If the wheel spins up momentum in the air, regaining traction on landing will jerk the belt, causing a loss of belt teeth or the belt may snap entirely.
Debris
Gravel, road debris, or sand can damage or snap the belt if caught between the belt and the sprocket.
Sand seems to be the most sure to destroy a belt; gravel has a lower probability given some basic design protections that should scatter gravel out of or away from the sprocket.
Teeth loss tolerance
Missing belt teeth can be tolerated briefly until a replacement can be made by riding at low torques (easy acceleration, not too high sustained speeds).
The front sprocket has up to 28 total teeth, and only half of those can be in contact with the belt at any given moment, so a continuous sequence of stripped belt teeth might continue up to perhaps 12 but any length of missing teeth is riskier as it gets longer.

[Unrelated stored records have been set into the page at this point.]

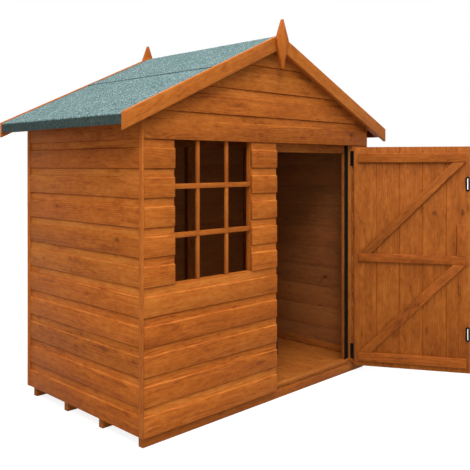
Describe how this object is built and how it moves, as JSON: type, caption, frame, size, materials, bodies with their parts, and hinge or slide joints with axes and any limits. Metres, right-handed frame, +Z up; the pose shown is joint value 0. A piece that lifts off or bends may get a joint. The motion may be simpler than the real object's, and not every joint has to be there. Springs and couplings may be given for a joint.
{
  "type": "small apex garden shed with a window and an open ledged door",
  "caption": "Small timber garden shed with an apex felt roof, a window and a ledged and braced door in its front gable. Its door swings on butt hinges.",
  "frame": {"origin": "on the ground, at the middle of the underside of the front bearer", "axes": "+Z up; +X to the right seen from the front; +Y from the front gable, with the window and the doorway, to the back wall"},
  "size_m": [1.8148, 1.4957, 1.7844],
  "materials": {
    "cladding_wood": "orange-brown dip stain on sawn softwood",
    "trim_wood": "orange-brown dip stain on planed softwood",
    "door_wood": "orange-brown dip stain on planed softwood",
    "frame_wood": "orange-brown dip stain on sawn softwood",
    "floor_wood": "orange-brown dip stain on sawn softwood",
    "roof_felt": "green mineral-faced bitumen felt",
    "black_iron": "black lacquered steel",
    "black_seal": "black sealing strip",
    "catch_case": "black plastic",
    "catch_plate": "bright plated steel"
  },
  "bodies": {
    "root": {"back_cladding": "cladding_wood", "back_wall_rails": "frame_wood", "back_wall_studs": "frame_wood", "bargeboards_left": "trim_wood", "bargeboards_right": "trim_wood", "bearers": "floor_wood", "corner_strips": "trim_wood", "door_head_stop": "frame_wood", "door_posts": "frame_wood", "door_seal_strip": "black_seal", "door_stops": "frame_wood", "door_threshold": "frame_wood", "eaves_battens": "frame_wood", "finials": "trim_wood", "floor_boards": "floor_wood", "front_cladding_below_window": "cladding_wood", "front_cladding_left": "cladding_wood", "front_cladding_pier": "cladding_wood", "front_cladding_right": "cladding_wood", "front_gable_cladding": "cladding_wood", "front_wall_rails": "frame_wood", "front_wall_studs": "frame_wood", "gable_rafters_left": "frame_wood", "gable_rafters_right": "frame_wood", "gable_studs": "frame_wood", "left_cladding": "cladding_wood", "magnet_catches": "catch_case", "post_hinge_leaves": "black_iron", "right_cladding": "cladding_wood", "roof_boards_left": "frame_wood", "roof_boards_right": "frame_wood", "roof_felt_eaves": "roof_felt", "roof_felt_ridge": "roof_felt", "roof_purlins": "frame_wood", "roof_ridge_beam": "frame_wood", "side_wall_rails": "frame_wood", "side_wall_studs": "frame_wood", "verge_battens_left": "frame_wood", "verge_battens_right": "frame_wood", "window_jambs": "trim_wood", "window_sill_and_head": "trim_wood"},
    "door": {"door_boards": "door_wood", "door_braces": "door_wood", "door_catch_plates": "catch_plate", "door_handle": "black_iron", "door_hinge_leaves": "black_iron", "door_ledges": "door_wood", "door_lock_block": "door_wood"}
  },
  "joints": [
    {"name": "door_hinge", "type": "hinge", "parent": "root", "child": "door", "pos_m": [0.631, -0.035, 0.6], "axis": [0, 0, 1], "range_deg": [-120, 55]}
  ]
}
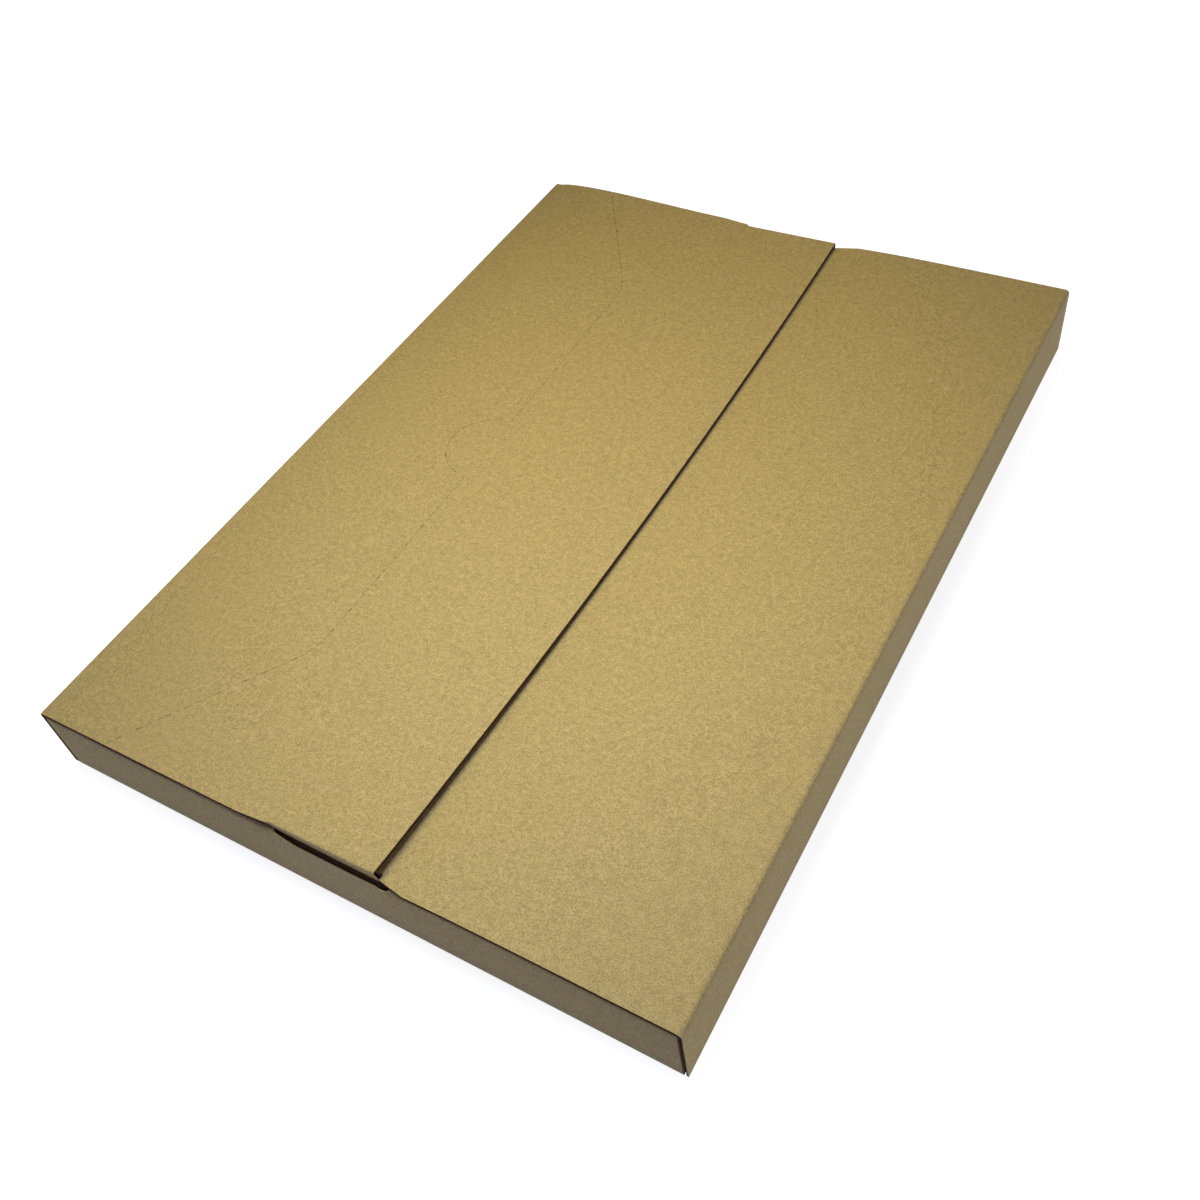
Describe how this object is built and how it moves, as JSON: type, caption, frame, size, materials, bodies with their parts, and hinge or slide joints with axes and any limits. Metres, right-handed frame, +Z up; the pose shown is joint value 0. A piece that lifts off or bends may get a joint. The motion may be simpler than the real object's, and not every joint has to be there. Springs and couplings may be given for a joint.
{
  "type": "corrugated mailing box",
  "caption": "Shallow folded mailing box of corrugated kraft board, closed by a wide hinged top flap with tucked-in ears and a perforated tear line.",
  "frame": {"origin": "centre of the base, on the surface the box lies on", "axes": "+X from the closing flap's hinge fold to the right wall, +Y from front to back along the seam, +Z up"},
  "size_m": [0.2236, 0.313, 0.0306],
  "materials": {
    "kraft_board": "matt kraft paper over fine-flute corrugated board"
  },
  "bodies": {
    "box_body": {"box_body": "kraft_board"},
    "closing_flap": {"closing_flap": "kraft_board"}
  },
  "joints": [
    {"name": "closing_flap_hinge", "type": "hinge", "parent": "box_body", "child": "closing_flap", "pos_m": [-0.11133, 0, 0.02763], "axis": [0, -1, 0], "range_deg": [0, 180]}
  ]
}
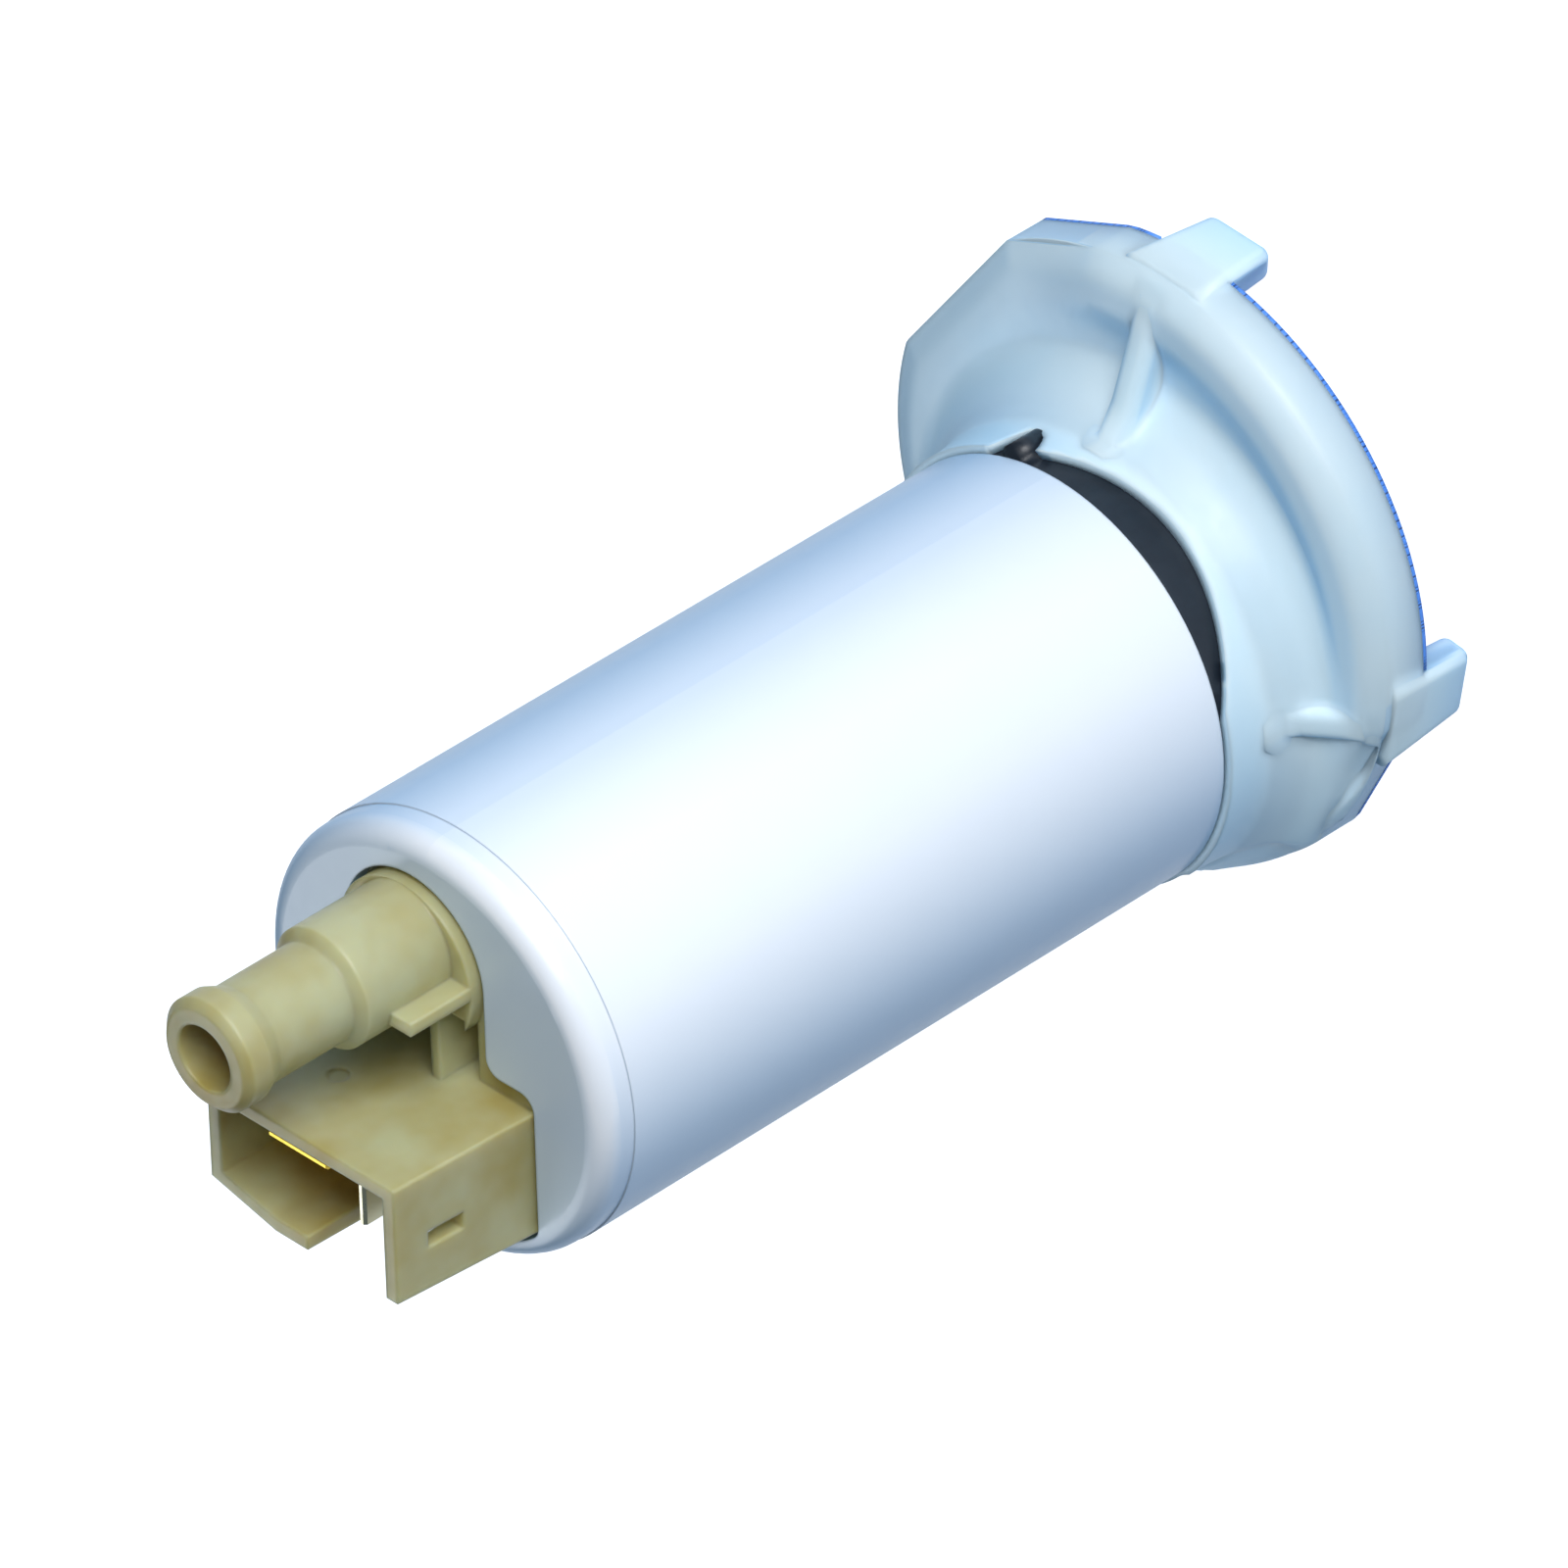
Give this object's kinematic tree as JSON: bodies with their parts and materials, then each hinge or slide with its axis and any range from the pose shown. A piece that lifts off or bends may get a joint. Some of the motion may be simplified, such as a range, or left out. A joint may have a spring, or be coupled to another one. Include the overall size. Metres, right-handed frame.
{
  "type": "electric fuel pump",
  "caption": "In-tank electric fuel pump: cylindrical white sleeve, moulded end cap with hose nipple and blade connector, off-centre strainer cup on feet.",
  "frame": {"origin": "on the motor axis, at the lower edge of the white sleeve", "axes": "+Z along the motor axis towards the outlet tip, +X towards the outlet nipple, square to the back wall of the connector"},
  "size_m": [0.055, 0.055, 0.1103],
  "materials": {
    "white_plastic": "smooth semi-gloss moulding",
    "cup_plastic": "slightly translucent moulding",
    "aged_nylon": "aged translucent natural nylon",
    "brass_blade": "bright stamped blade",
    "plated_blade": "tin plated stamped blade",
    "black_rubber": "satin",
    "filter_mesh": "fine woven nylon",
    "zinc_steel": "zinc plated",
    "spring_steel": "drawn wire and strip",
    "ground_steel": "ground",
    "core_steel": "stacked sheet, lacquered",
    "copper_wire": "enamelled copper",
    "copper_disc": "turned copper",
    "ferrite": "sintered",
    "carbon": "pressed carbon",
    "brass_part": "drawn and turned brass",
    "bronze": "sintered bronze",
    "dark_plastic": "glass filled moulding",
    "cast_aluminium": "die cast",
    "valve_plastic": "moulded"
  },
  "bodies": {
    "housing": {"sleeve": "white_plastic", "base_cup": "cup_plastic", "end_cap": "aged_nylon", "terminal_a": "brass_blade", "terminal_b": "plated_blade", "isolator_ring": "black_rubber", "cap_seal": "black_rubber", "pump_seal": "black_rubber", "strainer_mesh": "filter_mesh", "motor_casing": "zinc_steel", "magnet_clip_a": "spring_steel", "magnet_clip_b": "spring_steel", "thrust_pin": "ground_steel", "relief_spring": "spring_steel", "check_spring": "spring_steel", "brush_spring_a": "spring_steel", "brush_spring_b": "spring_steel", "choke_coil_a": "copper_wire", "choke_coil_b": "copper_wire", "magnet_a": "ferrite", "magnet_b": "ferrite", "choke_core_a": "ferrite", "choke_core_b": "ferrite", "brush_guide_a": "brass_part", "brush_guide_b": "brass_part", "valve_seat": "brass_part", "relief_plug": "brass_part", "upper_bearing": "bronze", "lower_bearing": "bronze", "pump_housing": "cast_aluminium", "pump_cover": "dark_plastic"},
    "rotor": {"shaft": "ground_steel", "armature_core": "core_steel", "armature_windings": "copper_wire", "commutator": "copper_disc", "impeller": "dark_plastic", "thrust_washer": "ground_steel"},
    "brush_a": {"brush_a": "carbon"},
    "brush_b": {"brush_b": "carbon"},
    "outlet_valve": {"check_valve": "valve_plastic"},
    "relief_valve": {"relief_ball": "ground_steel"}
  },
  "joints": [
    {"name": "rotor_spin", "type": "hinge", "parent": "housing", "child": "rotor", "pos_m": [0, 0, 0], "axis": [0, 0, 1], "continuous": true},
    {"name": "brush_a_slide", "type": "slide", "parent": "housing", "child": "brush_a", "axis": [0, 0, 1], "range_m": [0, 0.003], "stiffness_N_per_m": 300, "springref_m": -0.002, "deforming": ["brush_spring_a"]},
    {"name": "brush_b_slide", "type": "slide", "parent": "housing", "child": "brush_b", "axis": [0, 0, 1], "range_m": [0, 0.003], "stiffness_N_per_m": 300, "springref_m": -0.002, "deforming": ["brush_spring_b"]},
    {"name": "outlet_valve_lift", "type": "slide", "parent": "housing", "child": "outlet_valve", "axis": [0, 0, 1], "range_m": [0, 0.0025], "stiffness_N_per_m": 120, "springref_m": -0.002, "deforming": ["check_spring"]},
    {"name": "relief_valve_drop", "type": "slide", "parent": "housing", "child": "relief_valve", "axis": [0, 0, -1], "range_m": [0, 0.0012], "stiffness_N_per_m": 600, "springref_m": -0.002, "deforming": ["relief_spring"]}
  ]
}
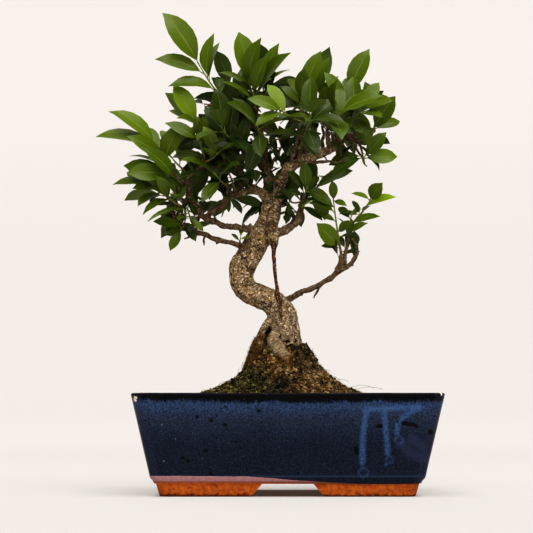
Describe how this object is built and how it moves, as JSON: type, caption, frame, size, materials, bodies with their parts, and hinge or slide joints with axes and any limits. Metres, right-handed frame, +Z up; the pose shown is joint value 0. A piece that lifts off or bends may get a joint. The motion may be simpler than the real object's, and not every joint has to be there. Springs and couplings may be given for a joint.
{
  "type": "potted bonsai tree",
  "caption": "Small-leaved fig grown as an S-shaped bonsai over exposed roots, in a rectangular glazed pot on feet.",
  "frame": {"origin": "middle of the whole object's footprint box, at table height", "axes": "+Z up along the tree; +X to the right and +Y away, seen from the picture side, which is -Y"},
  "size_m": [0.3162, 0.201, 0.4451],
  "materials": {
    "glaze": "dark blue speckled gloss glaze with paler runs, bare terracotta below",
    "plastic": "dull black mesh",
    "moss": "dull crumbly soil under olive moss",
    "bark": "rough grey-brown bark with pale flecks",
    "leaf": "smooth, waxy mid green",
    "deep_leaf": "smooth, waxy dark green",
    "young_leaf": "smooth, waxy yellow-green"
  },
  "bodies": {
    "root": {"pot": "glaze", "drain_mesh_left": "plastic", "drain_mesh_right": "plastic", "soil": "moss", "tree": "bark", "shoot_top_left": "leaf", "shoot_left_crest": "young_leaf", "shoot_top_crown": "leaf", "shoot_top_mid": "leaf", "shoot_top_front": "leaf", "shoot_top_right": "leaf", "shoot_top_slim": "leaf", "shoot_high_right": "leaf", "shoot_right_crown": "leaf", "shoot_right_end": "leaf", "shoot_yellow": "young_leaf", "shoot_far_left": "leaf", "shoot_left_high": "leaf", "shoot_left_fork": "young_leaf", "shoot_left_mid_front": "leaf", "shoot_left_out": "leaf", "shoot_left_under": "leaf", "shoot_left_drop": "leaf", "shoot_left_hang": "leaf", "shoot_drape_up": "leaf", "shoot_drape_mid": "leaf", "shoot_drape_out": "young_leaf", "shoot_right_inner": "leaf", "shoot_right_inner_drop": "leaf", "shoot_back_low": "deep_leaf", "shoot_inner_drop": "deep_leaf", "shoot_left_back_high": "leaf", "shoot_left_back_out": "leaf", "shoot_left_back_low": "leaf", "shoot_left_top_back": "leaf", "shoot_mid_left_front": "deep_leaf", "shoot_mid_front": "deep_leaf", "shoot_mid_right_front": "deep_leaf", "shoot_right_front": "leaf", "shoot_right_high_front": "leaf", "shoot_inner_left": "deep_leaf", "shoot_inner_left_low": "deep_leaf", "shoot_right_inner_back": "leaf", "shoot_right_notch": "leaf", "shoot_core_top": "deep_leaf", "shoot_core_crown": "deep_leaf", "shoot_core_left": "deep_leaf", "shoot_core_middle": "deep_leaf", "shoot_core_low": "deep_leaf", "shoot_core_right": "deep_leaf", "shoot_core_front": "deep_leaf", "shoot_back_top_left": "deep_leaf", "shoot_back_top": "deep_leaf", "shoot_back_top_right": "deep_leaf", "shoot_back_right": "deep_leaf", "shoot_back_right_low": "deep_leaf", "shoot_back_mid": "deep_leaf", "shoot_back_mid_left": "deep_leaf", "shoot_sprout": "young_leaf"}
  },
  "joints": []
}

The teeth and inner surface of the belt can melt into the front sprocket if the sprocket slides where there are not teeth
If the front sprocket slides, the front sprocket will go fast and it will take out additional teeth as the wheel catches up
Eventually you will have to remove material from the front sprocket or replace it. And eventually the belt will break and you will be unable to climb a San Francisco hill (does this sound oddly specific?)
Scraping out the material with metal can damage the sprocket. Avoid it. A hardwood dowel or a polycarbonate rod, sharpened, is better. Acrylic is too weak.